Formation of silicon quantum dots by RF power driven defect control

Abstract

We studied the structural and optical properties of silicon nitride (SiN_x) films synthesized by changing the applied radio frequency (RF) power in plasma-enhanced chemical vapor deposition. By decreasing the RF power from 100 W to 40 W, the photoluminescence (PL) of SiN_x becomes stronger and the central PL peak position shifts from 2.41 eV to 1.78 eV. The size of the silicon grains becomes bigger as the applied RF power decreases, and eventually nano-sized amorphous Si quantum dots (nsa-Si QDs) are formed in the sample fabricated using 40 W RF power.
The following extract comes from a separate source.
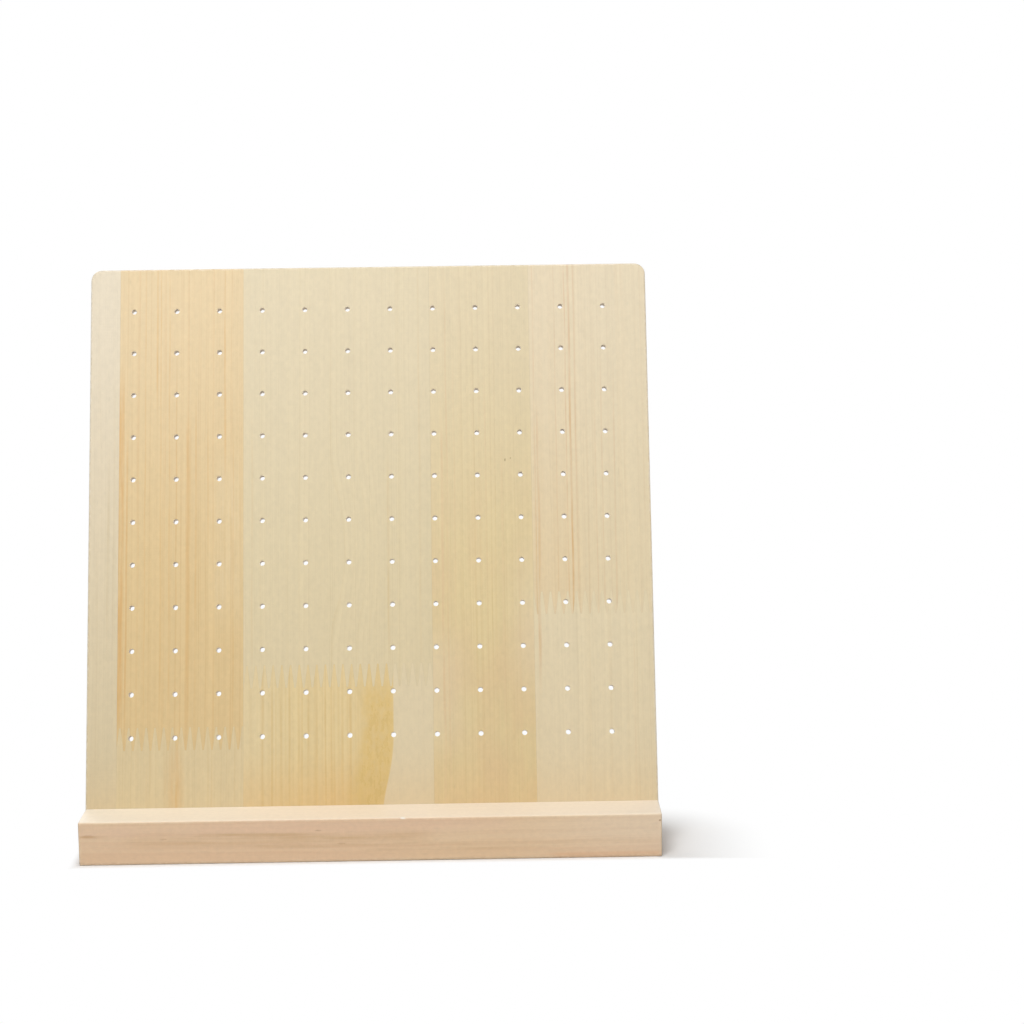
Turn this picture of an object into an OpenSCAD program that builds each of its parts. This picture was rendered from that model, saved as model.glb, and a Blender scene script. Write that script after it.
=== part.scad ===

By analyzing the chemical states of the Si 2p X-ray photoelectron spectroscopy core-level spectra, we found that the formation of nsa-Si QDs is considerably enhanced due to the disappearance of N₃Si–SiN₃ defects when the applied RF power reaches a certain point between 60 W and 40 W. From these results, we conclude that the type and the number of defects in SiN_x play crucial roles in the initial formation of nsa-Si QDs in SiN_x. In addition, this investigation paves the way for controlling the formation of quantum structures from defects to nsa-Si QDs simply by tuning the RF power. We expect that this work will contribute to the realization of Si-based full-color LEDs or tandem solar cells in the near future.